Sartre n’a pas, lui-même, évité la stupidité lorsqu’il a déclaré que les anticommunistes étaient des «chiens». Mais oublions cela. Ces derniers jours, l’étiquette à la mode dans la presse et les médias est «ultraconservateur» ou, plus modérément (Le Matin et la Tribune de Genève), «conservateur». Par-là est désigné un mouvement qui vient d’émerger dans le Nouveau monde. L’étiquette qu’on lui a collée est inadéquate pour deux raisons: la première est qu’on voit mal comment un mouvement qui veut revenir aux origines révolutionnaires de l’Amérique pourrait être conservateur, et encore moins comment il pourrait être «ultra» conservateur. La deuxième raison de cette inadéquation est que ce mouvement milite pour un «Etat bon marché», formule libérale par excellence. En principe, on le sait aussi bien aux Etats-Unis qu’en Europe. Mais de l’autre côté de l’Atlantique, il est impossible d’utiliser le mot libéral lorsqu’on veut faire diminuer l’emprise de l’Etat sur la société civile. En effet, un «liberal», de New York à San Francisco, c’est un socialiste, quelqu’un qui veut plus d’Etat, pas moins. Impossible, aux Etats-Unis, de se dire «liberal» lorsqu’on est libéral, au sens européen du terme. Impossible, aux Etats-Unis, mais… pas en Europe où l’on devrait avoir quelque idée de ces choses et où, par conséquent, on devrait s’interdire de qualifier de conservateur un mouvement qui veut faire diminuer l’étendue de la puissance publique.

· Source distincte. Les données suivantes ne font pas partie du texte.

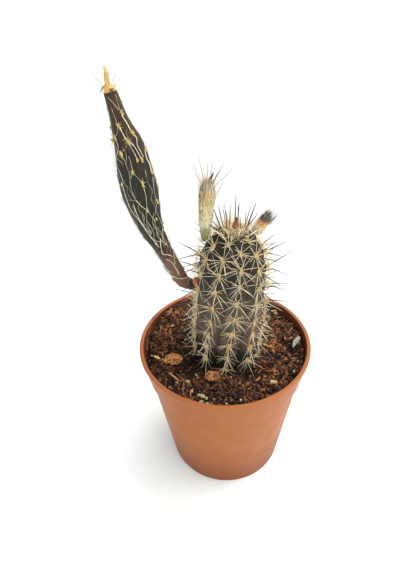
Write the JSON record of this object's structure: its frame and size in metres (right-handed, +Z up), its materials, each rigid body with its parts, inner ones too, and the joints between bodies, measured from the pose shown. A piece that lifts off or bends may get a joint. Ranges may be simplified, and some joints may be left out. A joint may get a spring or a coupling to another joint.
{
  "type": "potted cactus",
  "caption": "Small ribbed spiny cactus with a long dried seed pod and woolly flower remains, standing in soil in a plain tapered nursery pot.",
  "frame": {"origin": "centre of the flat underside of the pot", "axes": "+Z up through the rim; -Y is the front, with the seed pod on the -X side"},
  "size_m": [0.055, 0.055, 0.1304],
  "materials": {
    "pot": "satin moulded terracotta-coloured plastic",
    "soil": "damp coir and peat potting mix",
    "cactus_skin": "dark waxy skin with woolly areoles and spines",
    "seed_pod": "dried dark skin with a pale raised net",
    "rust_felt": "rust-brown felt",
    "dry_flower": "golden dried petals",
    "straw_wool": "straw-coloured wool and bristles",
    "grey_wool": "grey and tan wool with dark bristles",
    "coir": "rough orange-brown coir",
    "grey_bark": "weathered grey bark",
    "straw": "dry straw",
    "pumice": "rough pale pumice"
  },
  "bodies": {
    "root": {"pot": "pot", "soil": "soil", "cactus_body": "cactus_skin", "seed_pod": "seed_pod", "pod_seat": "rust_felt", "dry_flower": "dry_flower", "woolly_bud": "straw_wool", "flower_stump": "grey_wool", "crown_bud": "rust_felt", "coir_left": "coir", "coir_front": "coir", "bark_flake": "grey_bark", "straw_chip": "straw", "pumice_1": "pumice", "pumice_2": "pumice", "pumice_3": "pumice", "pumice_4": "pumice", "pumice_5": "pumice"}
  },
  "joints": []
}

Le culte idolâtre du futur
Le «Tea Party» veut donc revenir aux origines de l’Amérique. Aujourd’hui, dans l’Europe bien-pensante, tout mouvement de retour vers le passé est considéré comme négatif, réactionnaire, obscurantiste. Que tous les révolutionnaires de la modernité se soient réclamés d’ancêtres comme, par exemple, la Rome antique, dans la Révolution française, ne saurait troubler les grands esprits qui, parmi nous, sont attachés au progrès, au mouvement vers l’avant, à un élan portant toujours plus loin vers un avenir radieux. En se réclamant des colons de Boston qui, il y a deux siècles et demi, ont rejeté des impôts sur lesquels ils n’avaient pas pu voter, le «Tea Party» serait tourné vers le passé, serait réactionnaire, conservateur, pratiquement horrible. Mais est-ce qu’on est respectable parce qu’on se tourne vers le futur, et méprisable si l’on se tourne vers le passé? Après tout, un regard sur le passé peut au moins donner des lignes directrices, tandis que l’avenir, vide par définition, n’offre aucun repère. Il est facile de l’encenser puisqu’il n’existe pas.

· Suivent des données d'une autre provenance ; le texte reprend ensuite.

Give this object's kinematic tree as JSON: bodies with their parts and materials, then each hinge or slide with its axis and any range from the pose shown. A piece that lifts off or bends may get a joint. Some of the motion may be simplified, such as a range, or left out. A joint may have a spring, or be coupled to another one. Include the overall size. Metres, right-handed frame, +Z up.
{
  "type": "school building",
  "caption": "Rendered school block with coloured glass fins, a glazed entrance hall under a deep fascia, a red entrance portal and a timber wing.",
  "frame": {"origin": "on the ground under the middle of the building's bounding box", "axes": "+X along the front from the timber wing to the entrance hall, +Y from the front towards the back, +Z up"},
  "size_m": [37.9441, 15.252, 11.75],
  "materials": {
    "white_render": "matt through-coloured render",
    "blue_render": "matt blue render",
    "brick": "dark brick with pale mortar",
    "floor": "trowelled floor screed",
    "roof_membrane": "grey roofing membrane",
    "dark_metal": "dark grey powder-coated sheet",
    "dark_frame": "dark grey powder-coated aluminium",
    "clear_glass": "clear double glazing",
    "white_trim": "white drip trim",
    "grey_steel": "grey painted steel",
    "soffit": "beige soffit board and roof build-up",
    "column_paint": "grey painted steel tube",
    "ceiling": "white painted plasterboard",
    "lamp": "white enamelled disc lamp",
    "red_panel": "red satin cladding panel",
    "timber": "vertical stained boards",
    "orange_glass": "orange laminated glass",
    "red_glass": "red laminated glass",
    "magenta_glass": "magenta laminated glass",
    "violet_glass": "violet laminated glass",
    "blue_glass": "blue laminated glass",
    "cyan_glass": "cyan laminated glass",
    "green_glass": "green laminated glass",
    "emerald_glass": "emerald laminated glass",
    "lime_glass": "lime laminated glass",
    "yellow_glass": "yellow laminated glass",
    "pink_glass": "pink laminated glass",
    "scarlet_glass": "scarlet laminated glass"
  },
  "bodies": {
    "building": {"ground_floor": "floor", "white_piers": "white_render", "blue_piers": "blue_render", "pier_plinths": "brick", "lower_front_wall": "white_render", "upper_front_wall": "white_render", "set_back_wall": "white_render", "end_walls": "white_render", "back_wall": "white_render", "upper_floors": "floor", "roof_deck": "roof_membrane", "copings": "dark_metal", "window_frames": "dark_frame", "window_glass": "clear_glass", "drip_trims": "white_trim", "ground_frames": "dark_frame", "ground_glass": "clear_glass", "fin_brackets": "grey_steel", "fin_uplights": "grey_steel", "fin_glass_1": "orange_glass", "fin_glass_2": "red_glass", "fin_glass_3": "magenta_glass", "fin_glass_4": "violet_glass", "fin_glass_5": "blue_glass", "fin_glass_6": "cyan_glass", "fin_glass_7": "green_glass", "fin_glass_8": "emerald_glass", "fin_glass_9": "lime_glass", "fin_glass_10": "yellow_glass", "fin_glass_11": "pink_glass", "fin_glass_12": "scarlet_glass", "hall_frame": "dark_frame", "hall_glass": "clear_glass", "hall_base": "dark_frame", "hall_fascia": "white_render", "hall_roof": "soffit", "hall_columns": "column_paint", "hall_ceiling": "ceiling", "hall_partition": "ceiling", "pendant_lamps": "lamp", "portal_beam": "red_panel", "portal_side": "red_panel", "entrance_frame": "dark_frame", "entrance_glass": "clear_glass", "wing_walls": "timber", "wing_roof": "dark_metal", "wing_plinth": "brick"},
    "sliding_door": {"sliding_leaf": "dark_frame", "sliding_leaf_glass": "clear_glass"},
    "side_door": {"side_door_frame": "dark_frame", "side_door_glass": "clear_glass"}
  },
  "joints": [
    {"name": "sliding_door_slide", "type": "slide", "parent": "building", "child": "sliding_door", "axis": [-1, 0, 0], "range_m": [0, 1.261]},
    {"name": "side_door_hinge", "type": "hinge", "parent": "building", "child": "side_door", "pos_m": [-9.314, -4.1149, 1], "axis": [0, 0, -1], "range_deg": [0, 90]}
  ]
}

Comment se fait-il que des étiquettes trompeuses pénètrent si profondément dans le monde du journalisme écrit ou parlé? L’explication est simple: quelqu’un, dans une agence de presse, décide qu’un mouvement est libéral, conservateur, réactionnaire ou progressiste. Qui est ce quelqu’un? Personne n’en a la moindre idée. Mais on le suit dans de nombreux médias. Heureusement, dans quelques rédactions, on prend une distance envers les étiquettes collées sur l’actu, mais pas dans toutes. C’est seulement cette prise de distance qui peut apporter au lecteur ce qu’il ne trouvera jamais dans les nouvelles déversées par Internet.

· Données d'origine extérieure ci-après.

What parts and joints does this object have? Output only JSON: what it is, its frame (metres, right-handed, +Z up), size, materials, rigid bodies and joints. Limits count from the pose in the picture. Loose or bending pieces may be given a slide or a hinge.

La noblesse du journalisme
Le rôle du journalisme est d’éclairer les lecteurs, non de leur faire adopter des étiquettes et de les conduire ainsi dans la nuit de l’obscurantisme. C’est dans cette nuit qu’on les entraîne lorsqu’on dit du «Tea Party» ou de tout autre mouvement «taggé», qu’il est ultraconservateur, réactionnaire ou, à l’inverse, gauchiste, révolutionnaire. Il est alors suggéré, parfois intimé, qu’il faut désapprouver ce mouvement sous peine d’être politiquement incorrect. Il ne s’agit pas d’approuver, de désapprouver voire de diaboliser un mouvement, mais de donner au public non pas seulement de l’information (partout largement disponible aujourd’hui) mais encore des instruments de compréhension. C’est seulement munis de tels instruments que les citoyens peuvent exercer une faculté essentielle en démocratie, à savoir la faculté de juger par soi-même. Aider son semblable à comprendre, sans jamais lui dire ce qu’il doit penser, voilà ce qui ne va malheureusement plus de soi. Il est tellement plus agréable de s’ériger en juge suprême énonçant ce qui est sain ou malsain. En un temps où les repères culturels se perdent, ça rapporte. Ça abrutit aussi en incitant lecteurs, auditeurs et téléspectateurs, à avoir une opinion sans avoir à payer le prix d’une réflexion personnelle.